Для западного человека духовный — человек естественный (в физическом и интеллектуальном аспектах жития), на которого нисходит благодать в виде сверхчувственного свыше озарения; для восточного христианства человек с самого начала неотъемлемо и по природе харизматичен — а все остальное (чувства и разум) вторично. «То, что на Западе называется „естественным сверхъестественным“, авторы Востока называют просто „человеческое — божественное“, „тварное — нетварное“» [Шпидлик 2000: 79]. Основная ересь Запада — пелагианство, «умалявшее значение божественной благодати». [Там же: 81], основная ересь восточного христианства — манихейство, признававшее одинаковую силу земного и небесного. Но на Западе представлено (в мысли) восхождение от вещного к вечному, на Востоке — снисхождение с вечного (идеи) к вещному (к миру). Отсюда множество чисто практических следствий, например: для западного человека лукавство или насилие столь же «естественны», что и «Святой Дух» [Там же: 80].
Порицая русского человека за некоторые особенности «национальной психологии», Густав Шпет, сам того не ведая, воздает ему хвалу, ибо выражает неприятие тех психических черт, которые именно с русской точки зрения являются основополагающими.

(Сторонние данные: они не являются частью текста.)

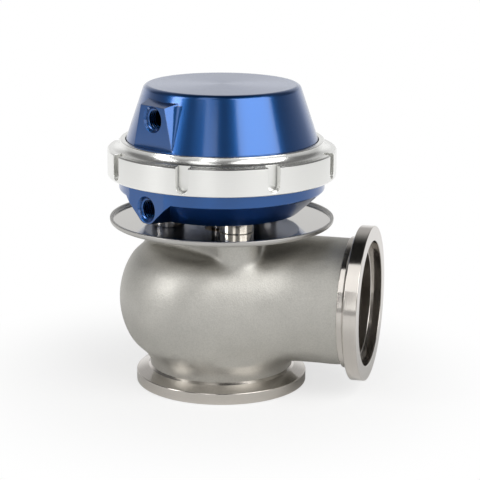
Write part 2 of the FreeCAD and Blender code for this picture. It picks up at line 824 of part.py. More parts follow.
def make_body_screws():
    """Three socket-head screws, one node."""
    low = size("screw_bottom")
    under_head = size("screw_counterbore_floor") + size("washer_thickness")
    head, shank = size("screw_head_radius"), size("screw_radius")
    top = under_head + size("screw_head_height")
    screws = []
    for number, angle in enumerate(BOSS_ANGLES, start=1):
        x, y = on_boss_circle(angle)
        screw = new_body(f"body_screw_{number}")
        turn(screw, [
            (0, low),
            (shank - 0.5, low),
            (shank, low + 0.5),
            (shank, under_head),
            (head, under_head),
            (head, top - 0.4),
            (head - 0.4, top),
            (0, top),
        ])
        sketch = new_sketch(screw, FLAT, (ZERO, ZERO, top))
        draw_outline(sketch, hexagon(size("screw_socket_flats")))
        push(screw, sketch, size("screw_socket_depth"), True)
        screw.setExpression("Placement.Base.x", x.text)
        screw.setExpression("Placement.Base.y", y.text)
        screws.append(screw)
    group = doc.addObject("Part::Compound", "body_screws")
    group.Label = "body_screws"
    group.Links = screws
    return group


def make_lower_housing():
    """The actuator's lower half: a bowl with a hub, two port bosses and a male thread's land."""
    body = new_body("lower_housing")
    under, band = size("housing_underside"), size("housing_band_radius")
    thread, top = size("housing_thread_radius"), size("housing_top")
    turn(body, [
        (0, under),
        (size("housing_underside_radius") - 0.4, under),
        (size("housing_underside_radius"), under + 0.2),
        (band, size("housing_band_bottom")),
        (band, size("housing_band_top") - 0.4),
        (band - 0.4, size("housing_band_top")),
        (thread - 0.6, size("housing_band_top")),
        (thread - 0.6, size("housing_band_top") + 0.8),
        (thread, size("housing_band_top") + 1.4),
        (thread, top - 0.5),
        (thread - 0.5, top),
        (0, top),
    ])
    # A port boss at the front and one at the back, trimmed to the band, with its face cut flat.
    face, height = size("housing_port_face"), size("housing_port_height")
    boss, wide = size("housing_port_boss_radius"), size("housing_boss_half_width")
    high = size("housing_band_bottom") + 0.5
    side, rise = math.cos(math.radians(40)), math.sin(math.radians(40))
    for angle in (SIZES["port_angle"], SIZES["port_angle"] + FAR_PORT_TURN):
        away = math.radians(angle)
        sketch = new_sketch(body, turned_to(angle, ACROSS), (face * math.cos(away), face * math.sin(away), ZERO))
        draw_outline(sketch, [
            (0, height - boss, (boss, True)),
            (boss * side, height - boss * rise, (boss, True)),
            (wide, high),
            (wide, high + 1),
            (-wide, high + 1),
            (-wide, high),
            (-boss * side, height - boss * rise),
        ])
        block = push(body, sketch, face * 0.3, False, True)
        block.TaperAngle = SIZES["housing_boss_flare"]
        block.setExpression("TaperAngle", size("housing_boss_flare").text)
    far = band + 8
    turn(body, [(band, under - 5), (far, under - 5), (far, size("housing_band_top")), (band, size("housing_band_top"))], True)
    turn(body, [(0, under - 5), (far, under - 5), (far, under), (0, under)], True)
    for angle in (SIZES["port_angle"], SIZES["port_angle"] + FAR_PORT_TURN):
        away = math.radians(angle)
        sketch = new_sketch(body, turned_to(angle, ACROSS), (band * math.cos(away), band * math.sin(away), ZERO))
        low, top_edge = under - 2, size("housing_band_top")
        draw_outline(sketch, [(-wide, low), (wide, low), (wide, top_edge), (-wide, top_edge)])
        push(body, sketch, band - face, True)
    # The chamber round its central hub.
    hub, hub_top = size("housing_hub_radius"), size("housing_hub_top")
    turn(body, [
        (0, hub_top),
        (hub - 0.5, hub_top),
        (hub, hub_top - 0.5),
        (hub, size("housing_floor")),
        (size("housing_floor_radius"), size("housing_floor")),
        (size("housing_bore_radius"), size("housing_bore_start")),
        (size("housing_bore_radius"), top - 0.5),
        (size("housing_bore_radius") + 0.5, top),
        (size("housing_bore_radius") + 0.5, top + 1),
        (0, top + 1),
    ], True)
    # The stepped bore for bush, seal and clip.
    bush, seal, clip = size("bush_radius"), size("seal_radius"), size("clip_radius")
    clip_top = size("seal_top") + size("clip_thickness")
    turn(body, [
        (0, under - 1),
        (bush, under - 1),
        (bush, size("bush_top")),
        (seal, size("bush_top")),
        (seal, size("seal_top")),
        (clip, size("seal_top")),
        (clip, clip_top),
        (seal, clip_top),
        (seal, hub_top + 1),
        (0, hub_top + 1),
    ], True)
    boss_holes(body, size("screw_radius") + size("screw_clearance"), under - 1, size("housing_floor") - under + 2)
    floor = size("screw_counterbore_floor")
    boss_holes(body, size("screw_counterbore_radius"), floor, size("housing_floor") - floor + 1)
    for angle in (SIZES["port_angle"], SIZES["port_angle"] + FAR_PORT_TURN):
        port_cut(body, angle, size("housing_port_height"), face, size("housing_port_end"))
    return body


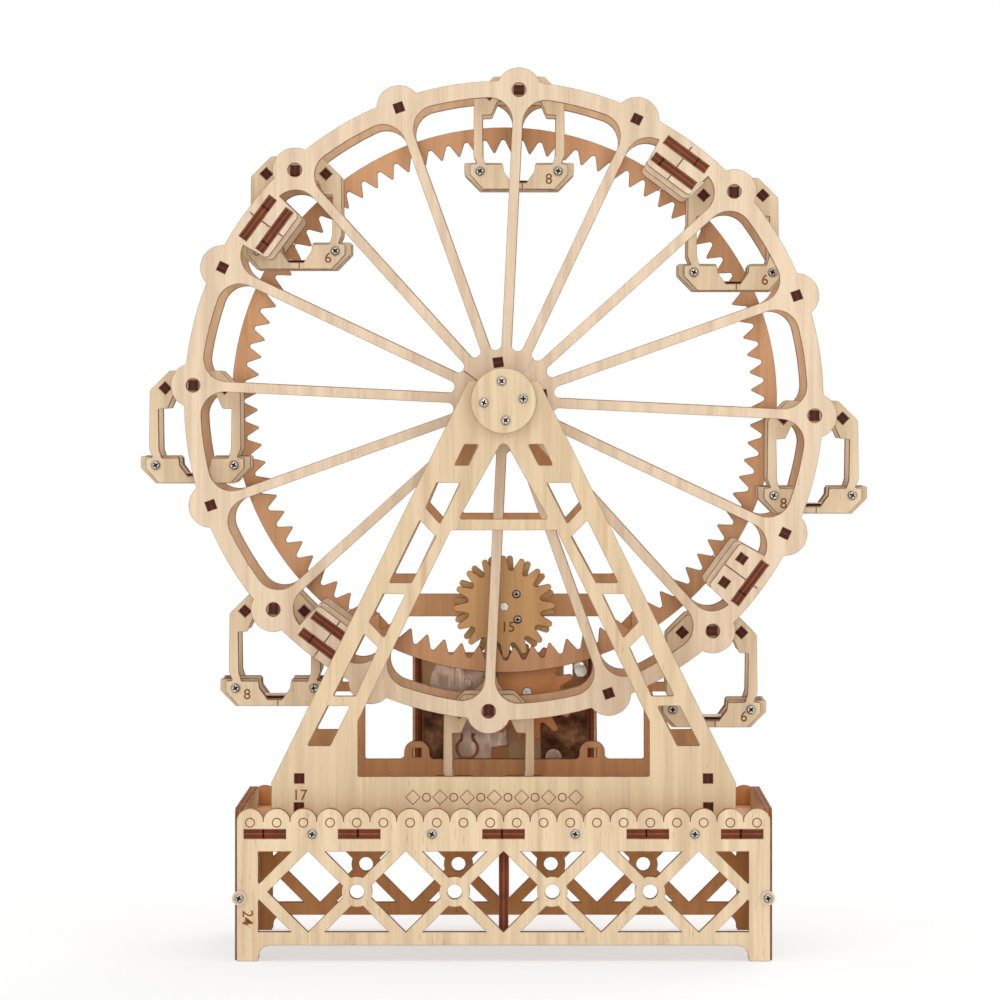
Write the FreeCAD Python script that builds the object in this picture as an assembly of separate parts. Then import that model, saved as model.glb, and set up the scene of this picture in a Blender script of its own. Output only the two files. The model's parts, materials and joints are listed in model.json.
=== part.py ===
import FreeCAD, Part
import math
import os

# Hand-cranked ferris wheel toy, laser-cut from birch plywood sheet.
# Frame of the files: origin on the floor under the middle of the whole toy, crank
# included, +X to the right of the front, +Y from the front towards the crank, +Z up.
# The numbers below are measured from the middle of the base, which lies CENTRE_Y
# in front of that origin.  Millimetres.
# Angles round the wheel are degrees clockwise from the top in the front view,
# which is also the positive sense about +Y.

CENTRE_Y = 20.0

# ---------------------------------------------------------------- sheet and sticks
SHEET = 3.0                 # plywood thickness
STICK = 3.1                 # side of the square tie sticks
KERF = 0.2                  # gap that the laser leaves along a seam
PLAY = 0.05                 # radial clearance of a turning pin

# ---------------------------------------------------------------- base
BASE_HALF_WIDTH = 83.4
BASE_HALF_DEPTH = 44.0
SCALLOP_R = 4.3
SCALLOP_PITCH = 8.34
SCALLOP_Z = 43.45
WINDOW_LOW, WINDOW_HIGH = 9.2, 34.3
LATTICE_Z = 21.75
LATTICE_CELL = 15.27        # half the distance between two lattice rings
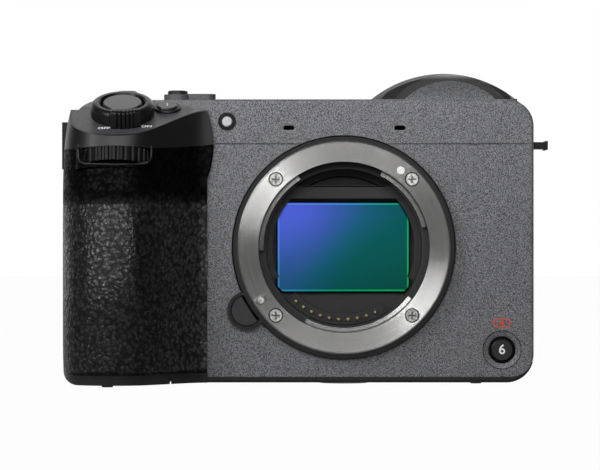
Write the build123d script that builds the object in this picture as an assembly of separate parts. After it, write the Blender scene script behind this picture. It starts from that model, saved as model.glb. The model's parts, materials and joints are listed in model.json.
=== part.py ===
from build123d import *

import os
from math import cos, hypot, radians, sin, tan

# A compact full-frame cinema camera with a side grip, a bayonet mount, a tilting eyepiece and a
# side-hinged monitor. Millimetres, X to the right seen from the front, Y to the rear, Z up. The origin
# is the mouth of the tripod socket, straight under the lens axis.

# General
overrun = 4.0  # how far a cutter runs past the face that it cuts
fit_gap = 0.3  # between pieces that move against each other
pin_gap = 0.05  # round a pin or a stem
seam_gap = 0.2  # hairline between two covers
quarter = 90
full_turn = 360
half = 0.5
groove_share = 0.7  # part of a rib's pitch that its groove takes

# Body shell
body_left = -73.9
body_right = 51.9
body_front = -10.0
body_rear = 36.0
body_top = 77.8
plate_low = 0.4
wall = 1.6
top_corner_round = 7.3
foot_corner_round = 7.4
grip_corner_round = 5.2
front_edge_round = 0.8
rear_edge_round = 1.4
seam_z = 65.6
plate_thick = 1.6
plate_lip = 4.0
cover_corner_round = 6.3
front_plate_depth = 2.0
rear_plate_depth = 3.0
core_x = -46.0
cover_low = plate_low + plate_thick
front_split_y = body_front + front_plate_depth
rear_split_y = body_rear - rear_plate_depth
roof_low = body_top - wall

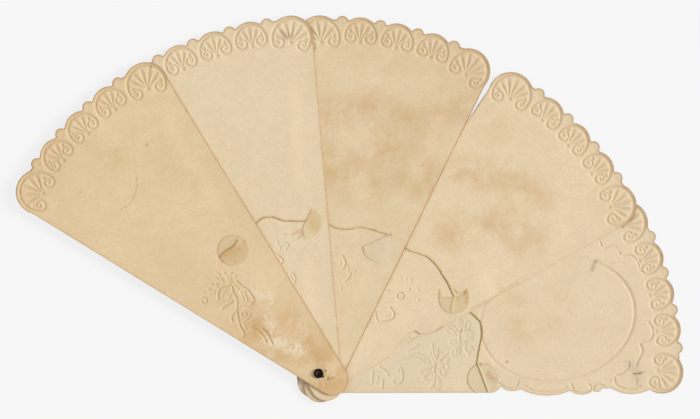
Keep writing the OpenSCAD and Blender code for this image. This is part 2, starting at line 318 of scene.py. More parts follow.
# A plate's outline is cut into steps and followed inward by rows of points. How far fine
# and near points spread beside a line, where a dent counts as flat, and how far the fine,
# near and coarse points keep from the outline.
EDGE_STEP = 0.5
EDGE_ROWS = (0.16, 0.34, 0.6, 1.0)
FINE_SPREAD, NEAR_SPREAD = 0.15, 1.0
FLAT = 1e-4
CLEAR = (0.12, 1.15, 1.4)


def inset(loop, depth):
    """The loop moved inward, or outward where the depth is negative."""
    ahead = np.roll(loop, -1, 0) - np.roll(loop, 1, 0)
    left = np.column_stack([-ahead[:, 1], ahead[:, 0]]) / np.linalg.norm(ahead, axis=1)[:, None]
    return loop + left * depth * np.sign(area(loop))


def plate(name, loops, strokes, top, thick, material, swell, fine=FINE):
    """A closed thin plate with its strokes pressed in from above.

    swell gives the height of its middle surface above its flat place."""
    edges = [resampled(loop, EDGE_STEP) for loop in loops]
    low, high = edges[0].min(0), edges[0].max(0)

    def dented(points, spread=0.0):
        return np.max([s.dent(points, spread) for s in strokes], 0)

    inner = []
    for step, spread in ((fine, FINE_SPREAD), (NEAR, NEAR_SPREAD), (COARSE, None)):
        p = lattice(low, high, step)
        inner.append(p if spread is None else p[dented(p, spread) > FLAT])
    inner[1] = inner[1][dented(inner[1], FINE_SPREAD) <= FLAT]
    inner[2] = inner[2][dented(inner[2], NEAR_SPREAD) <= FLAT]
    least = np.repeat(CLEAR, [len(p) for p in inner])
    for loop in edges:
        for depth in EDGE_ROWS:
            row = inset(loop, depth if loop is edges[0] else -depth)
            row = row[(nearest(row, loop)[0] > 0.93 * depth) & (dented(row, FINE_SPREAD) <= FLAT)]
            inner.append(row)
            least = np.append(least, np.full(len(row), CLEAR[0]))
    inner = np.concatenate(inner)
    keep = inside(inner, edges[0])
    for hole in edges[1:]:
        keep &= ~inside(inner, hole)
    inner, least = inner[keep], least[keep]
    margin = np.minimum.reduce([nearest(inner, loop)[0] for loop in edges])
    inner = inner[margin > least]

    points = np.concatenate(edges + [inner])
    rings = []
    first = 0
    for loop in edges:
        rings += [(first + i, first + (i + 1) % len(loop)) for i in range(len(loop))]
        first += len(loop)
    made = delaunay_2d_cdt([tuple(p) for p in points], rings, [], 0, 1e-6)
    flat = np.array([tuple(v) for v in made[0]])
    tri = np.array(made[2])
    middle = flat[tri].mean(1)
    keep = inside(middle, edges[0])
    for hole in edges[1:]:
        keep &= ~inside(middle, hole)
    tri = tri[keep]
    used, tri = np.unique(tri, return_inverse=True)
    tri = tri.reshape(-1, 3)
    flat = flat[used]
    a, b, c = flat[tri[:, 0]], flat[tri[:, 1]], flat[tri[:, 2]]
    turn = (b[:, 0] - a[:, 0]) * (c[:, 1] - a[:, 1]) - (b[:, 1] - a[:, 1]) * (c[:, 0] - a[:, 0])
    tri[turn < 0] = tri[turn < 0][:, ::-1]

    n = len(flat)
    ways = np.concatenate([tri[:, [0, 1]], tri[:, [1, 2]], tri[:, [2, 0]]])
    key, back = ways[:, 0] * n + ways[:, 1], ways[:, 1] * n + ways[:, 0]
    rim = ways[~np.isin(key, back)]
    dent = dented(flat)
    lift = swell(flat)
    upper = np.column_stack([flat, top - dent + lift])
    lower = np.column_stack([flat, top - thick - dent + lift])
    faces = tri.tolist() + (tri[:, ::-1] + n).tolist()
    faces += np.column_stack([rim[:, 1], rim[:, 0], rim[:, 0] + n, rim[:, 1] + n]).tolist()

    mesh = bpy.data.meshes.new(name)
    mesh.from_pydata((np.concatenate([upper, lower]) * MM).tolist(), [], faces)
    mesh.polygons.foreach_set("use_smooth", np.ones(len(faces), bool))
    pairs = np.zeros(len(mesh.edges) * 2, int)
    mesh.edges.foreach_get("vertices", pairs)
    pairs = np.sort(pairs.reshape(-1, 2), 1)
    corner = np.sort(rim, 1)
    corner = np.concatenate([corner, corner + n])
    sharp = np.isin(pairs[:, 0] * 2 * n + pairs[:, 1], corner[:, 0] * 2 * n + corner[:, 1])
    mesh.attributes.new("sharp_edge", "BOOLEAN", "EDGE").data.foreach_set("value", sharp)
    mesh.materials.append(material)
    made = bpy.data.objects.new(name, mesh)
    bpy.context.scene.collection.objects.link(made)
    away, way = nearest(flat, edges[0])
    return made, flat, away, way, dent


def mark(piece, name, values):
    """Stores a value for each point of a plate, the same above and below."""
    data = piece.data.attributes.new(name, "FLOAT", "POINT").data
    data.foreach_set("value", np.concatenate([values, values]).astype(np.float32))


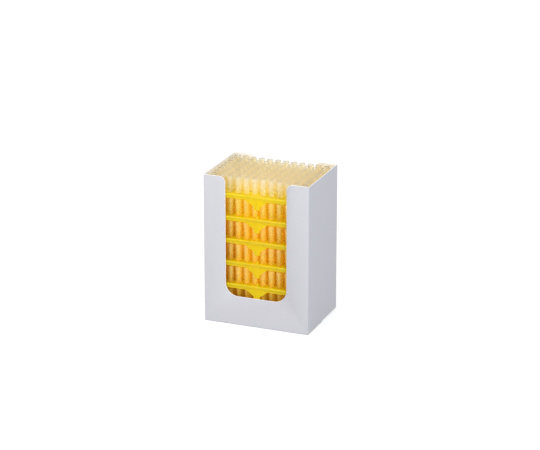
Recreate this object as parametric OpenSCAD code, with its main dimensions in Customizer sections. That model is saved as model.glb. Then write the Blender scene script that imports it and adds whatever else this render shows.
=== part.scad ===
// Carton of stacked pipette tip racks.
// Five perforated racks stand one above the other in an open-topped carton.
// Each rack holds 96 tips, and each tip hangs down into the mouth of the tip below it.
// Frame: the origin is at the middle of the carton's bottom, on the surface it stands on.
// X runs along the rows of twelve tips, the window faces -Y, and +Z is up. Millimetres.

/* [Tip grid] */
// Distance between neighbouring tips, both ways
tip_pitch = 9; // [7.6:0.1:11]
// Tips along X in a row
columns = 12; // [8:1:12]
// Rows of tips along Y
rows = 8; // [4:1:8]
// Racks in the stack
racks = 5; // [1:1:6]

/* [Tip] */
// Length of a tip from its mouth to its point
tip_len = 50.5; // [42:0.5:61]
// How far a tip stands above the plate of its rack
tip_above = 17.3; // [12:0.1:20]
// Inside radius of the mouth
mouth_r = 2.75; // [2.3:0.05:2.8]
// Bevel round the inside of the mouth
mouth_bevel = 0.3; // [0.1:0.05:0.5]
// Depth of the straight part of the mouth
mouth_depth = 4; // [2:0.5:8]
// Wall of the collar round the mouth
collar_wall = 0.8; // [0.5:0.05:0.9]
// Height of the collar
collar_h = 4.5; // [2:0.5:8]
// Bevel round the outside of the collar
collar_bevel = 0.2; // [0.1:0.05:0.4]
// How much the neck under the collar is set in
neck_step = 0.3; // [0.1:0.05:0.4]
// Width of the ledge that rests on the plate
ledge_w = 0.3; // [0.2:0.05:0.4]
// Depth from the mouth at which the cone turns into the fine lower part
waist_s = 36; // [31:0.5:40]
// Outside radius there
waist_r = 1.9; // [1.4:0.05:2.1]
// Outside radius of the point
point_r = 0.45; // [0.35:0.05:0.8]
// Inside radius of the point
point_hole_r = 0.22; // [0.15:0.01:0.3]
// Wall of the cone
tip_wall = 0.4; // [0.3:0.02:0.5]
// Gap between a tip and the mouth that it hangs in
seat_gap = 0.05; // [0.02:0.01:0.2]

/* [Rack] */
// Height from one rack's plate to the next
rack_spacing = 24.25; // [20:0.05:30]
// From the outermost tips' axes to the plate's edge along X
edge_x = 6.5; // [6:0.1:9]
// From the outermost tips' axes to the plate's edge along Y
edge_y = 7.5; // [7.2:0.1:9]
// Thickness of the plate
plate_t = 2; // [1.2:0.1:3]
// Radius of the plate's corners
plate_r = 2; // [1.6:0.1:4]
// Gap round a tip in its hole
hole_gap = 0.15; // [0.1:0.05:0.25]
// Height of the whole rim, with the plate
rim_h = 4.8; // [3.5:0.1:6]
// Thickness of the rim under the plate
rim_t = 1.2; // [0.8:0.1:1.6]
// How far the plate stands out over the rim
rim_inset = 0.5; // [0.3:0.05:0.8]

/* [Finger tabs] */
// Thickness of a tab
tab_t = 1.2; // [0.8:0.1:1.6]
// Width of a tab where it leaves the rim
tab_top_w = 23.4; // [16:0.2:28]
// Width of a tab at its neck
tab_neck_w = 9.6; // [8:0.2:12]
// Width of the stem
tab_stem_w = 6.6; // [4:0.2:7.8]
// Depth of the neck below the plate's top
tab_neck_z = 10; // [8:0.2:11]
// Depth of the stem's foot below the plate's top
tab_foot_z = 14.5; // [12:0.2:16]
// Height of the sloping shoulder between neck and stem
tab_shoulder_h = 1.1; // [0.5:0.1:1.5]
// Radius of the small peg on the plate
peg_r = 0.8; // [0.5:0.1:1]
// Height of that peg
peg_h = 2.4; // [1:0.1:3]
// From the plate's edge to the peg's axis
peg_edge = 3; // [2:0.1:3.2]

/* [Rack legs] */
// Thickness of a leg
leg_t = 0.9; // [0.7:0.05:0.95]
// How far a leg's top is set in from the plate's edge
leg_inset = 0.7; // [0.6:0.05:0.8]
// Width of a leg along X
leg_w = 14; // [8:0.5:20]
// Length of the short return along Y
leg_return = 4.1; // [3:0.1:4.1]
// Gap between a leg and the leg that it slides into
leg_gap = 0.25; // [0.15:0.05:0.3]
// Height of the lowest tips' points above the floor
point_clear = 9; // [4:0.5:12]

/* [Carton] */
// Thickness of the board
board_t = 1; // [0.6:0.1:1.2]
// Outside radius of a fold
fold_r = 1.3; // [1.3:0.1:2]
// Gap between the racks and the walls
rack_gap = 0.5; // [0.3:0.1:2]
// Height of the carton's rim above the tips' mouths
rim_above = 0.5; // [0:0.1:10]
// Width of the glued seam flap
seam_w = 14; // [8:0.5:15]
// Slant of the seam flap's ends
seam_slant = 4; // [2:0.5:8]
// How far the seam flap stops short of the rim and the bottom
seam_short = 3; // [3:0.5:8]
// Width of its root, which runs the whole height of the corner
seam_root = 1.2; // [1:0.1:3]

/* [Cut-outs] */
// Width of both cut-outs
window_w = 67; // [40:1:72]
// Height of the window's sill above the table
sill_z = 31.5; // [20:0.5:60]
// Radius of the window's lower corners
window_r = 13.5; // [5:0.5:20]
// Radius where a cut-out meets the rim
mouth_round = 6.5; // [1:0.5:8]
// Depth of the back cut-out below the rim
notch_depth = 20; // [14:1:120]
// Radius of the back cut-out's lower corners
notch_r = 8; // [4:0.5:10]

/* [Locked bottom] */
// Gap at each side of the front bottom flap
front_flap_relief = 0.4; // [0.2:0.1:2]
// Gap at each side of the back bottom flap
back_flap_relief = 3; // [1:0.5:5]
// Gap between the long flaps where they meet
flap_meet_gap = 1; // [0.4:0.2:2]
// Gap at each end of a side flap
side_flap_relief = 0.6; // [0.4:0.1:1]
// Length of a side flap
side_flap_len = 27; // [18:0.5:30]
// Width of a locking tongue
tongue_w = 20; // [12:1:22]
// How far a tongue reaches over the other flap
tongue_len = 14; // [8:1:20]
// Distance from the middle line to a tongue
tongue_x = 4; // [2:0.5:6]
// Length of a tongue's ramp
tongue_ramp = 3; // [2:0.5:5]

/* [Hidden] */
$fn = 48;

// Everything is cut this far past a face
cut = 1;

// Tip outline, measured down from the mouth
seat_s = rack_spacing + mouth_bevel;
seat_r = mouth_r - seat_gap;
collar_r = mouth_r + collar_wall;
neck_r = collar_r - neck_step;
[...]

Вот его слова: «Национальная русская психология: самоедство, ответственность перед призраками будущих поколений, иллюзионизм, неумение и нелюбовь жить в настоящем, суетливое беспокойство о вечном, мечте о покое и счастье, конечно, всеобщем» [Шпет 1989: 52]. Это не что иное, как признание за русским человеком чувства ответственности за будущее, идеальное представление о вечном, всеобщем, обязательном — тот самый реализм, который всегда остается коренной психологической установкой на всеобъемлющую идею, а не на сиюминутную вещь. Скорее прав Семен Франк, мимоходом бросивший мысль о том, что только русская психология есть именно психо-логия, наука о душе, основанная на идее духа, и даже больше: метапсихология. В Западной Европе она давно подменяется физио-логией [Франк 1990: 16—18], т. е. наукой о теле, в котором душа пребывает. Поэтому и русский писатель для западного читателя является прежде всего психологом и философом и только потом беллетристом; в таком именно духе пишут о Достоевском, Толстом, Гоголе, теперь о Солженицыне или Пастернаке.